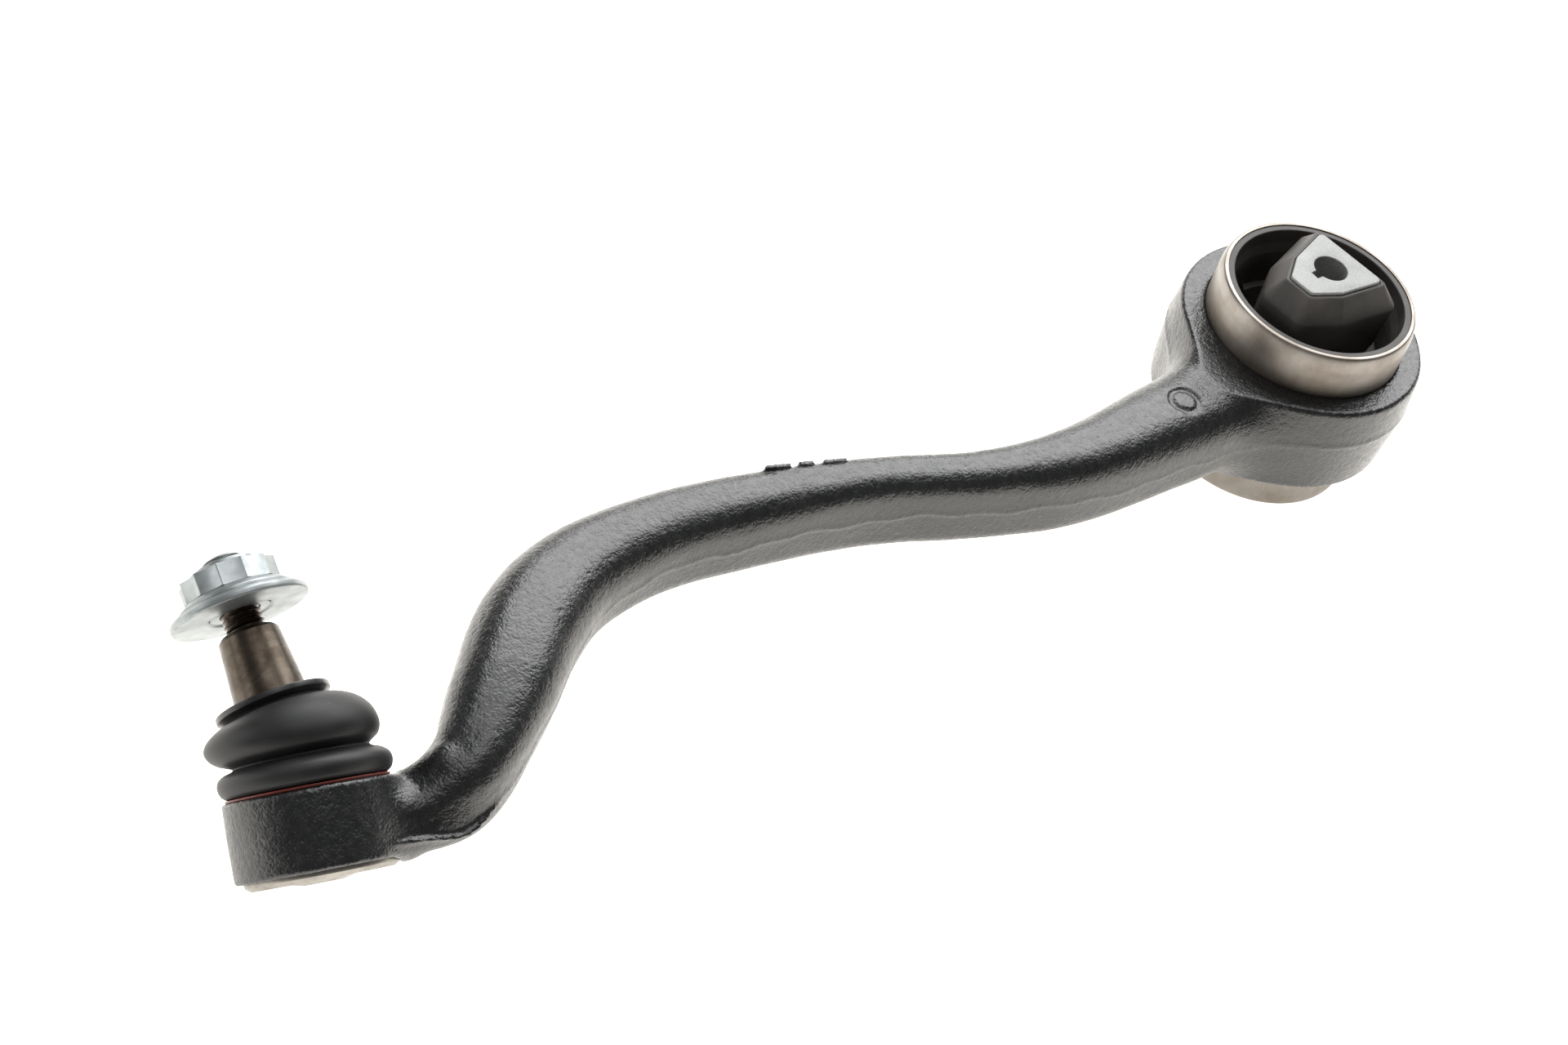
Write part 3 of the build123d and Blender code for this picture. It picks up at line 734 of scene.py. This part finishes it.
def buildWasher():
    w = washer
    top = w["base"] + w["thickness"]
    outline = (
        (w["bore"], w["base"] + w["lead"]), (w["bore"] + w["lead"], w["base"]), (w["radius"], w["base"], 0.7),
        (w["radius"], top - w["rimDrop"], 0.4), (w["radius"] - w["rimStep"], top, 0.5), (w["bore"], top),
    )
    meshPiece("washer", *turned(rounded(outline, 0.3), ball, studAxis, 200), "washer", "washer")


buildWasher()


edges = {"weld": 0.00001, "flat": 1.5, "bevelAngle": 35, "sharp": 28, "segments": 3}


def bevelled(name, node, body, width):
    # the frame's own shape with its edges broken
    source = bpy.data.objects.new(name, frame["nodes"][node].data.copy())
    bpy.context.scene.collection.objects.link(source)
    weld = source.modifiers.new("weld", "WELD")
    weld.merge_threshold = edges["weld"]
    flat = source.modifiers.new("flat", "DECIMATE")
    flat.decimate_type = "DISSOLVE"
    flat.angle_limit = math.radians(edges["flat"])
    bevel = source.modifiers.new("bevel", "BEVEL")
    bevel.width = width
    bevel.segments = edges["segments"]
    bevel.limit_method = "ANGLE"
    bevel.angle_limit = math.radians(edges["bevelAngle"])
    bevel.use_clamp_overlap = True
    shape = bpy.data.meshes.new_from_object(source.evaluated_get(bpy.context.evaluated_depsgraph_get()))
    bpy.data.objects.remove(source)
    piece = makePiece(name, shape, node)
    shape.set_sharp_from_angle(angle=math.radians(edges["sharp"]))
    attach(piece, body)


bevelled("flangeNut", "nut", "nut", 0.00035)
bevelled("innerCore", "inner_core", "core", 0.0004)

core = {
    "corners": ((12.6, 14.4), (-6.5, 10.6), (-17.2, 4.8), (-17.2, -4.8), (-6.5, -10.6), (12.6, -14.4)),
    "turn": 5.4,
    # height, rubber around the core, corner radius
    "levels": (
        (-35.5, 0.35, 1.8), (-35.5, 1.2, 2.0), (-35.1, 1.7, 2.2), (-29.0, 6.4, 4.0), (-27.8, 6.9, 4.6),
        (-18.0, 6.6, 5.0), (-9.0, 4.6, 5.0), (0.0, 3.9, 5.0), (9.0, 4.6, 5.0), (20.0, 6.2, 5.0),
        (33.0, 6.6, 5.0), (36.2, 6.7, 4.6), (37.6, 6.3, 4.0), (44.9, 1.7, 2.2), (45.4, 1.2, 2.0),
        (45.4, 0.5, 1.8), (44.6, 0.15, 1.8), (44.6, 0.02, 1.8),
    ),
    "perCorner": 9,
}


def coreRing(margin, radius):
    corners = [np.array(corner, float) for corner in core["corners"]]
    ring = []
    for i, corner in enumerate(corners):
        u, v = corners[i - 1] - corner, corners[(i + 1) % len(corners)] - corner
        u, v = u / np.linalg.norm(u), v / np.linalg.norm(v)
        half = math.acos(float(u @ v)) / 2
        middle = (u + v) / np.linalg.norm(u + v)
        tip = corner - middle * margin / math.sin(half)
        centre = tip + middle * radius / math.sin(half)
        start = math.atan2(*(tip + u * radius / math.tan(half) - centre)[::-1])
        end = math.atan2(*(tip + v * radius / math.tan(half) - centre)[::-1])
        sweep = (end - start + math.pi) % (2 * math.pi) - math.pi
        for k in range(core["perCorner"]):
            angle = start + sweep * k / (core["perCorner"] - 1)
            ring.append(centre + radius * np.array((math.cos(angle), math.sin(angle))))
    turn = math.radians(core["turn"])
    ring = np.array(ring)
    return np.stack([ring[:, 0] * math.cos(turn) - ring[:, 1] * math.sin(turn),
                     ring[:, 0] * math.sin(turn) + ring[:, 1] * math.cos(turn)], -1)


def buildBlock():
    rings = []
    for height, margin, radius in core["levels"]:
        ring = coreRing(margin, radius)
        rings.append(np.column_stack([ring, np.full(len(ring), height)]))
    around = len(rings[0])
    piece = meshPiece("coreBlock", np.vstack(rings) * mm, ringFaces(len(rings), around), "core", "core_block")
    piece.data.set_sharp_from_angle(angle=math.radians(50))


buildBlock()


# ---- sleeve and lining

sleeve = {"radius": 36.25, "bore": 33.75, "half": 36.5, "rimRadius": 34.8, "roll": 5.5}
lining = {
    "around": 180,
    # inner outline of the upper half, from the lip down: radius, height, corner radius
    "upper": ((33.75, 36.1, 0.2), (31.35, 36.1, 0.5), (31.3, 34.7, 0.8), (31.0, 31.0, 2.0), (29.7, 27.0, 2.0),
              (29.6, 23.5, 0.5), (29.85, 22.0, 0.0)),
}
upright = Vector((0, 0, 1))


def buildSleeve():
    s = sleeve
    arc = []
    for k in range(9):
        w = math.pi / 2 * k / 8
        arc.append((s["rimRadius"] + (s["radius"] - s["rimRadius"]) * math.cos(w),
                    s["half"] - s["roll"] * (1 - math.sin(w)), 0))
    outline = [(s["bore"], -s["half"], 0.2)] + [(r, -h, 0) for r, h, c in arc[::-1]]
    outline += arc + [(s["bore"], s["half"], 0.2)]
    meshPiece("bushSleeve", *turned(rounded(outline, 0.2), (0, 0, 0), upright, 240), "arm", "bush_sleeve")


buildSleeve()


def buildLining():
    upper = lining["upper"]
    outline = upper + tuple((r, -h, c) for r, h, c in upper[::-1])
    points, faces = turned(rounded(outline, 0.4), (0, 0, 0), upright, lining["around"])
    meshPiece("bushLining", points, faces, "arm", "bush_lining")


buildLining()


# ---- rubber webs: each is two pieces, an inner half against the core and an outer half out to the sleeve

web = {"angles": (150.0, 330.0), "width": 29.0, "height": 29.0, "outer": 29.7, "waist": 0.10, "corner": 3.0,
       "blockMargin": 4.6, "blockCorner": 5.0, "rings": 8, "bite": 0.3}


def buildWebs():
    w = web
    half = w["width"] / 2, w["height"] / 2
    signs = (-1, -1), (1, -1), (1, 1), (-1, 1)
    section = rounded([(a * half[0], b * half[1]) for a, b in signs], w["corner"], 5)
    section = np.vstack([section[:-1] * (1 - k) + section[1:] * k for k in (0.0, 0.5)])
    section = section[np.argsort(np.arctan2(section[:, 1], section[:, 0]))]
    ring = coreRing(w["blockMargin"], w["blockCorner"])
    for number, angle in enumerate(w["angles"]):
        ahead = np.array((math.cos(math.radians(angle)), math.sin(math.radians(angle))))
        across = np.array((-ahead[1], ahead[0]))
        facing = ring[ring @ ahead > 0]
        order = np.argsort(facing @ across)
        inner = np.interp(section[:, 0], (facing @ across)[order], (facing @ ahead)[order]) - w["bite"]
        outer = np.sqrt(w["outer"]**2 - section[:, 0]**2)
        halves = ("inner", 0.0, 0.5, "core", "spring"), ("outer", 0.5, 1.0, "spring", "arm")
        for label, start, end, innerBody, outerBody in halves:
            points = []
            for share in np.linspace(start, end, w["rings"]):
                thin = 1 - w["waist"] * math.sin(math.pi * share)
                reach = inner + (outer - inner) * share
                flat = reach[:, None] * ahead + (section[:, :1] * thin) * across
                points.append(np.column_stack([flat, section[:, 1] * thin]))
            around = len(section)
            faces = tubeFaces(w["rings"], around)
            faces += [list(range(around)), list(range((w["rings"] - 1) * around, w["rings"] * around))[::-1]]
            mesh = makeMesh(label + "Web", np.vstack(points) * mm, faces)
            piece = makePiece(f"{label}Web{number}", mesh, "rubber_spring")
            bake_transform(piece)


buildWebs()


# ---- floor, light and camera

ground = {
    "reach": 6.0, "gap": 0.0002, "dark": (0.90, 0.875, 0.835), "pale": (0.93, 0.91, 0.875), "rough": 0.75,
    "glow": (1.0, 0.965, 0.90), "glowStrength": 1.3,
}


def buildStage():
    g = ground
    reach = g["reach"]
    floor = bpy.data.meshes.new("floor")
    floor.from_pydata([(-reach, -reach, 0), (reach, -reach, 0), (reach, reach, 0), (-reach, reach, 0)], [],
                      [(0, 1, 2, 3)])
    stand = bpy.data.objects.new("floor", floor)
    stand.location = (0, 0, cadBox[0][2] - g["gap"])
    bpy.context.scene.collection.objects.link(stand)
    f = Finish("paleFloor")
    f.set(Base_Color=f.mix(f.noise(900, 2.0), g["dark"], g["pale"]), Roughness=g["rough"])
    f.set(Emission_Color=g["glow"], Emission_Strength=g["glowStrength"])
    floor.materials.append(f.material)


lights = {
    # a bright wall behind the part, a weaker one above and a low one; the camera's side stays dark
    "target": (-0.2, 0, 0), "world": 0.16,
    # place, size, power
    "lamps": {
        "wallBehind": ((0.95, 0.85, 1.25), (2.3, 1.7), 66),
        "softAbove": ((-0.35, 0.25, 2.4), (1.5, 1.5), 17),
        "lowLeft": ((-1.6, 0.9, 0.5), (0.9, 0.6), 5),
    },
}


def areaLight(name, where, size, power):
    data = bpy.data.lights.new(name, "AREA")
    data.shape = "RECTANGLE"
    data.size, data.size_y = size
    data.energy = power
    lamp = bpy.data.objects.new(name, data)
    lamp.location = where
    lamp.rotation_euler = (Vector(lights["target"]) - Vector(where)).to_track_quat("-Z", "Y").to_euler()
    bpy.context.scene.collection.objects.link(lamp)


def buildLight():
    for name, values in lights["lamps"].items():
        areaLight(name, *values)
    world = bpy.data.worlds.new("studio")
    world.use_nodes = True
    background = world.node_tree.nodes["Background"]
    background.inputs["Color"].default_value = (1, 1, 1, 1)
    background.inputs["Strength"].default_value = lights["world"]
    bpy.context.scene.world = world


view = {"place": (-0.7341, -0.3776, 0.6417), "turn": (43.83, -13.35, -38.67), "lens": 65.6, "sensor": 36.0}


def buildCamera():
    data = bpy.data.cameras.new("camera")
    data.lens = view["lens"]
    data.sensor_width = view["sensor"]
    camera = bpy.data.objects.new("camera", data)
    camera.location = view["place"]
    camera.rotation_euler = Euler([math.radians(angle) for angle in view["turn"]])
    bpy.context.scene.collection.objects.link(camera)
    bpy.context.scene.camera = camera


buildStage()
buildLight()
buildCamera()
bpy.context.scene.view_settings.view_transform = "Standard"
print("stage")

bpy.context.view_layer.update()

• _What the task asks_
Exactly reproduce the lines that run from the line bearing "attach(piece, body)" through the line bearing "ring[:, 0] * math.sin(turn)", with both end lines included.

• _The solution_
    attach(piece, body)


bevelled("flangeNut", "nut", "nut", 0.00035)
bevelled("innerCore", "inner_core", "core", 0.0004)

core = {
    "corners": ((12.6, 14.4), (-6.5, 10.6), (-17.2, 4.8), (-17.2, -4.8), (-6.5, -10.6), (12.6, -14.4)),
    "turn": 5.4,
    # height, rubber around the core, corner radius
    "levels": (
        (-35.5, 0.35, 1.8), (-35.5, 1.2, 2.0), (-35.1, 1.7, 2.2), (-29.0, 6.4, 4.0), (-27.8, 6.9, 4.6),
        (-18.0, 6.6, 5.0), (-9.0, 4.6, 5.0), (0.0, 3.9, 5.0), (9.0, 4.6, 5.0), (20.0, 6.2, 5.0),
        (33.0, 6.6, 5.0), (36.2, 6.7, 4.6), (37.6, 6.3, 4.0), (44.9, 1.7, 2.2), (45.4, 1.2, 2.0),
        (45.4, 0.5, 1.8), (44.6, 0.15, 1.8), (44.6, 0.02, 1.8),
    ),
    "perCorner": 9,
}


def coreRing(margin, radius):
    corners = [np.array(corner, float) for corner in core["corners"]]
    ring = []
    for i, corner in enumerate(corners):
        u, v = corners[i - 1] - corner, corners[(i + 1) % len(corners)] - corner
        u, v = u / np.linalg.norm(u), v / np.linalg.norm(v)
        half = math.acos(float(u @ v)) / 2
        middle = (u + v) / np.linalg.norm(u + v)
        tip = corner - middle * margin / math.sin(half)
        centre = tip + middle * radius / math.sin(half)
        start = math.atan2(*(tip + u * radius / math.tan(half) - centre)[::-1])
        end = math.atan2(*(tip + v * radius / math.tan(half) - centre)[::-1])
        sweep = (end - start + math.pi) % (2 * math.pi) - math.pi
        for k in range(core["perCorner"]):
            angle = start + sweep * k / (core["perCorner"] - 1)
            ring.append(centre + radius * np.array((math.cos(angle), math.sin(angle))))
    turn = math.radians(core["turn"])
    ring = np.array(ring)
    return np.stack([ring[:, 0] * math.cos(turn) - ring[:, 1] * math.sin(turn),
                     ring[:, 0] * math.sin(turn) + ring[:, 1] * math.cos(turn)], -1)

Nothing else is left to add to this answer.